The fighting between the two sides was causing a "humanitarian catastrophe" in Sudan,said a senior UN official. (AFP)
  • The fighting, which began in mid-April, risks morphing into a tribalized and ideologized conflict, head of UN mission in Sudan said.
  • Around 3,000 people have been killed, and the UN has warned of possible crimes against humanity in the western region of Darfur.

BRUSSELS, BELGIUM –  Sudan’s warring sides must face “accountability” for the “crimes” committed in their conflict, which risks spiraling into a regional crisis, the head of UN mission in the country said on Wednesday.

The fighting, which has gone on for three months, “risks morphing into an ethnicized, tribalized and ideologized conflict which is much closer to being a full-blown civil war,” the official, Volker Perthes, told media persons in Brussels.

Already the multiple human rights violations carried out, including “murder, rape and looting,” are fueling a desire among ordinary Sudanese to see the back of the warring generals, he said.

“The interpretation of what I hear is that a majority of the Sudanese don’t want these generals to continue in any way in the country,” Perthes said.

While he was not directly calling for the International Criminal Court (ICC) to bring the generals to justice, he said: “The ICC of course is watching – it’s not up to me to ask the ICC to take action, but I think they are on it.”

Fighting has raged in Sudan since mid-April, when army chief Abdel Fattah al-Burhan and his former deputy Mohamed Hamdan Daglo, who commands the paramilitary Rapid Support Forces (RSF), turned on each other

Around 3,000 people have been killed, and the UN has warned of possible crimes against humanity in the western region of Darfur.

“It’s almost three months into the war and still none of the two sides is able to score a decisive victory,” Perthes said.

He said the situation was causing a “humanitarian catastrophe – again” in Sudan, and putting pressure on neighboring Chad, which was taking in many Sudanese refugees and whose food supply lines through Sudan were cut.

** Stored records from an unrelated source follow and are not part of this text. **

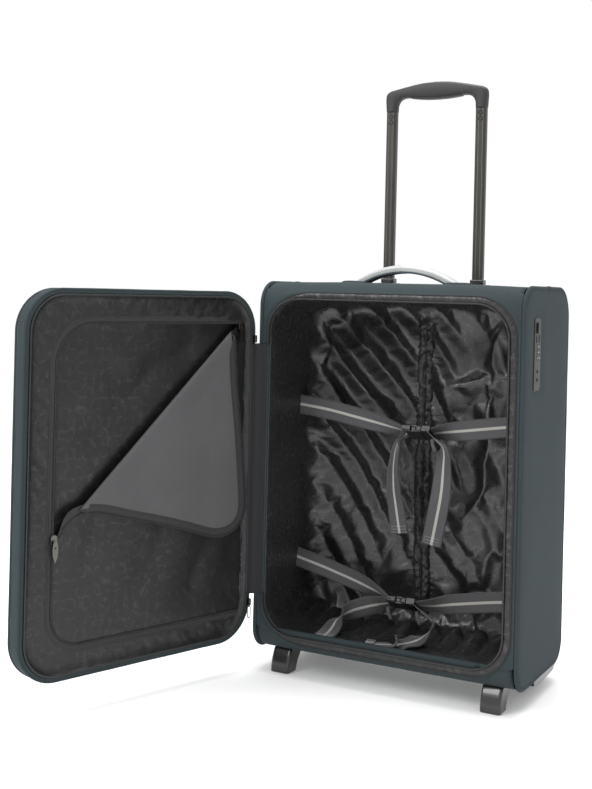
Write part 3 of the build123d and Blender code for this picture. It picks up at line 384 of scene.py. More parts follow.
# ---- Mesh helpers ----------------------------------------------------------------------------
def make_object(name, verts, faces, mat, body=None, replaces=(), uvs=None, smooth=True, slot=None):
    """New mesh piece from points in metres. mat is a key of MAT; uvs has a pair in metres for each point."""
    mesh = bpy.data.meshes.new(name)
    mesh.from_pydata([tuple(v) for v in np.asarray(verts, float)], [], [tuple(f) for f in faces])
    mesh.validate(clean_customdata=False)
    if uvs is not None:
        layer = mesh.uv_layers.new(name="UVMap")
        index = np.zeros(len(mesh.loops), np.int32)
        mesh.loops.foreach_get("vertex_index", index)
        layer.data.foreach_set("uv", np.asarray(uvs, np.float32)[index].ravel())
    mesh.polygons.foreach_set("use_smooth", [smooth] * len(mesh.polygons))
    mesh.materials.append(MAT[mat])
    obj = bpy.data.objects.new(name, mesh)
    bpy.context.scene.collection.objects.link(obj)
    if body is not None:
        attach(obj, body)
    if replaces:
        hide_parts(*replaces)
    return obj


def to_lid(points):
    """Points of the shut lid, moved to where the open lid holds them."""
    m = np.array(LID)
    return np.asarray(points, float) @ m[:3, :3].T + m[:3, 3]


def grid_faces(nu, nv, closed_u=False, closed_v=False):
    """Quads of a grid stored row by row: nu rows of nv points."""
    faces = []
    for i in range(nu if closed_u else nu - 1):
        for j in range(nv if closed_v else nv - 1):
            a = i * nv + j
            b = i * nv + (j + 1) % nv
            c = ((i + 1) % nu) * nv + (j + 1) % nv
            d = ((i + 1) % nu) * nv + j
            faces.append((a, b, c, d))
    return faces


def rounded_outline(corners, radii, step):
    """Closed outline through rounded corners: points, their outward normals and arc lengths."""
    corners = [np.array(c, float) for c in corners]
    count = len(corners)
    points, normals = [], []
    area = sum(
        corners[i][0] * corners[(i + 1) % count][1] - corners[(i + 1) % count][0] * corners[i][1]
        for i in range(count)
    )
    turn = 1 if area > 0 else -1
    trims = []
    for i in range(count):
        before, here, after = corners[i - 1], corners[i], corners[(i + 1) % count]
        a = (before - here) / np.linalg.norm(before - here)
        b = (after - here) / np.linalg.norm(after - here)
        half = math.acos(max(-1, min(1, float(a @ b)))) / 2
        reach = radii[i] / math.tan(half)
        centre = here + (a + b) / np.linalg.norm(a + b) * radii[i] / math.sin(half)
        trims.append((here + a * reach, here + b * reach, centre, half))
    for i in range(count):
        start, end, centre, half = trims[i]
        sweep = math.pi - 2 * half
        n = max(2, int(round(radii[i] * sweep / step)))
        first = math.atan2(*(start - centre)[::-1])
        for k in range(n):
            angle = first + turn * sweep * k / n
            normal = np.array([math.cos(angle), math.sin(angle)])
            points.append(centre + radii[i] * normal)
            normals.append(normal)
        following = trims[(i + 1) % count][0]
        length = np.linalg.norm(following - end)
        n = max(1, int(round(length / step)))
        along = (following - end) / length
        normal = np.array([along[1], -along[0]]) * turn
        for k in range(n):
            points.append(end + (following - end) * k / n)
            normals.append(normal)
    points, normals = np.array(points), np.array(normals)
    gaps = np.linalg.norm(np.roll(points, -1, 0) - points, axis=1)
    return points, normals, np.concatenate([[0], np.cumsum(gaps)[:-1]])


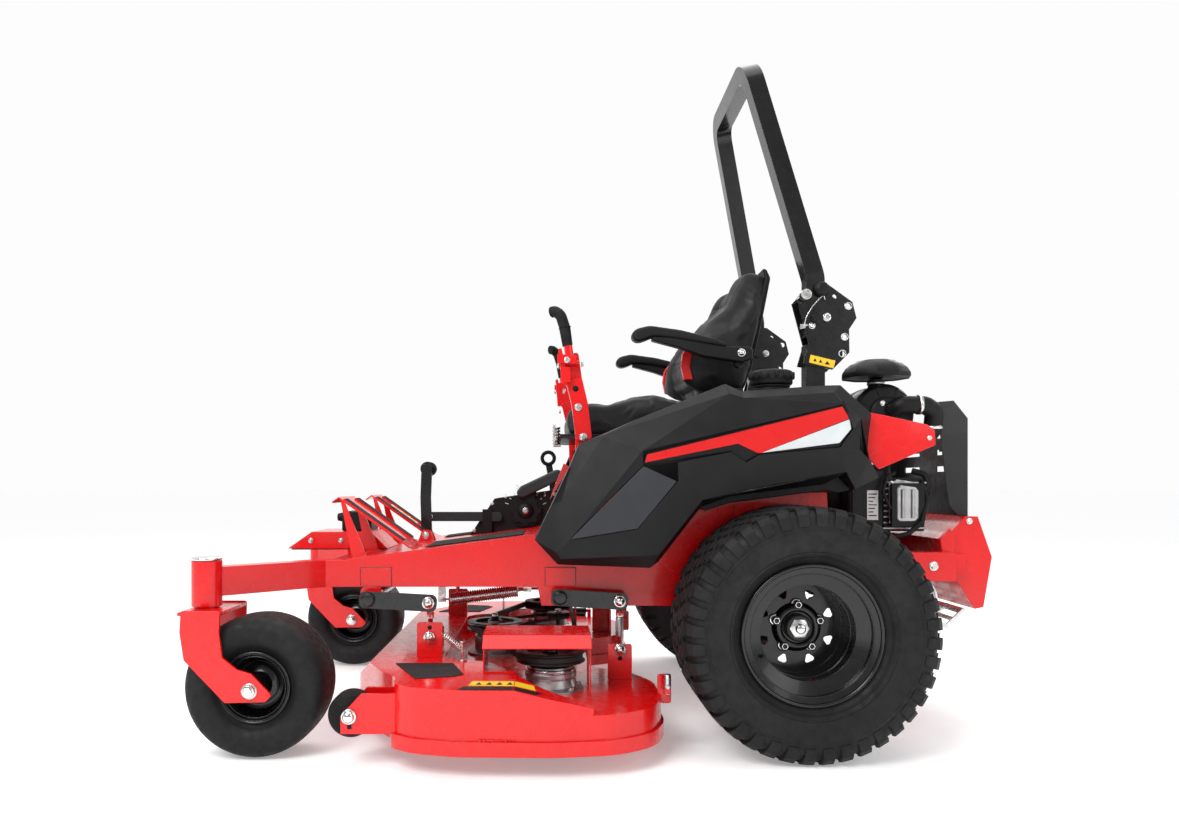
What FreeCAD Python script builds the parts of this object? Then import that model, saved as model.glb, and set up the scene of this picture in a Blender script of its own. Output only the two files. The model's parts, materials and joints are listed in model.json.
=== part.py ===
"""Zero turn mower, modelled as an assembly of separate sub-parts.

Machine frame used while modelling, in millimetres: x = 0 at the rear axle with the front of the
machine towards -X, y = 0 on the centreline with the operator's left at -Y, z = 0 on the ground.
Each sub-part's Placement then moves it into the part's own frame, whose origin is on the ground
under the middle of the overall length and width.
"""
import FreeCAD, Part
import math
import os
import re
from FreeCAD import Placement, Rotation, Vector

os.makedirs("parts", exist_ok=True)
doc = FreeCAD.newDocument("ZeroTurnMower")

# ---------------------------------------------------------------- driving dimensions

SIZES = [
    ("origin_x", 448.25, "rear axle behind the middle of the overall length"),
    ("origin_y", -105, "centreline left of the middle of the overall width"),
    ("tyre_radius", 305, "rear tyre outer radius"),
    ("tyre_width", 300, "rear tyre section width"),
    ("rear_half_track", 560, "centreline to middle of rear tyre"),
    ("deck_corner_radius", 200, "how far the deck's plan corners are rounded"),
    ("rear_flange_radius", 170, "rear rim flange radius"),
    ("hub_face", 534, "centreline to outer face of wheel disc"),
    ("caster_radius", 172, "caster tyre outer radius"),
    ("caster_width", 165, "caster tyre section width"),
    ("kingpin_x", -1467, "kingpin axis from the rear axle"),
    ("kingpin_y", 565, "kingpin axis from the centreline"),
    ("caster_trail", 137, "caster axle behind the kingpin"),
    ("kingpin_radius", 20, "kingpin tube bore"),
    ("running_gap", 0.05, "radial clearance of a shaft in its bore"),
    ("rail_inner", 313, "centreline to inner face of side rail"),
    ("rail_outer", 363, "centreline to outer face of side rail"),
    ("wall", 5, "tube wall"),
    ("arm_bottom", 385, "underside of the caster arm"),
    ("arm_height", 72, "height of the caster arm"),
    ("deck_bottom", 58, "lower lip of the cutter deck"),
    ("deck_top", 200, "raised front of the cutter deck"),
    ("deck_low", 142, "rear of the cutter deck"),
    ("deck_wall", 5, "deck plate thickness"),
    ("blade_radius", 258, "half of a blade"),
    ("side_spindle_x", -616, "outer spindles"),
    ("side_spindle_y", 500, "outer spindles from the centreline"),
    ("mid_spindle_x", -785, "middle spindle"),
    ("pulley_radius", 85, "deck pulleys"),
    ("belt_z", 214, "underside of the deck pulleys"),
    ("pto_x", 250, "engine crankshaft axis"),
    ("shaft_radius", 12.5, "spindle shaft and lift shaft radius"),
    ("lift_arm_y", 380, "inner face of the lift arms"),
    ("front_lift_x", -1100, "front lift shaft"),
    ("front_lift_z", 355, "front lift shaft"),
    ("rear_lift_x", -590, "rear lift shaft"),
    ("rear_lift_z", 361, "rear lift shaft"),
    ("lift_arm_reach", 159, "lift shaft to link pin"),
    ("rops_x", 118, "roll bar fold pivot"),
    ("rops_z", 1112, "roll bar fold pivot"),
    ("rops_bar", 50, "roll bar tube section"),
    ("fender_inner", 363, "inner face of the side covers"),
    ("fender_outer", 560, "outer face of the side covers"),
    ("seat_half_width", 240, "half of the seat width"),
    ("lever_y", 330, "control lever pivot from the centreline"),
]
dims = doc.addObject("Spreadsheet::Sheet", "Dims")
for row, (alias, value, note) in enumerate(SIZES, 1):
    dims.set(f"A{row}", note)
    dims.set(f"B{row}", str(value))
    dims.setAlias(f"B{row}", alias)
doc.recompute()
D = {alias: float(getattr(dims, alias)) for alias, _, _ in SIZES}
LEFT, RIGHT = -1, 1
SIDES = ((LEFT, "left"), (RIGHT, "right"))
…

That building crisis, with the risk of migration flows, should concern Europe, he said.

  Bids at diplomacy

Perthes said the UN backed “linked” diplomatic overtures by the east African regional bloc IGAD and an Egypt-hosted summit of Sudan’s neighbors on Thursday.

“We also see a risk that neighboring states are being dragged into the conflict,” he said. “So there is a risk of this becoming a regional conflict, and a civil war inside the country.”

Perthes said it was important that countries supplying one or the other side in the conflict stop doing so, to push Sudan’s generals to a ceasefire.

“This war will not end with a week or two weeks, or shortly in any respect, so regional actors are still in a way trying to find out what leverage they have and in which form they can best apply this leverage.”

Perthes, whom army chief Burhan on June 9 ordered out of Sudan as “persona non grata”, said his deputy was running the UN mission’s operations on the ground out of Port Sudan, while he was moving the main office to Kenya’s capital Nairobi.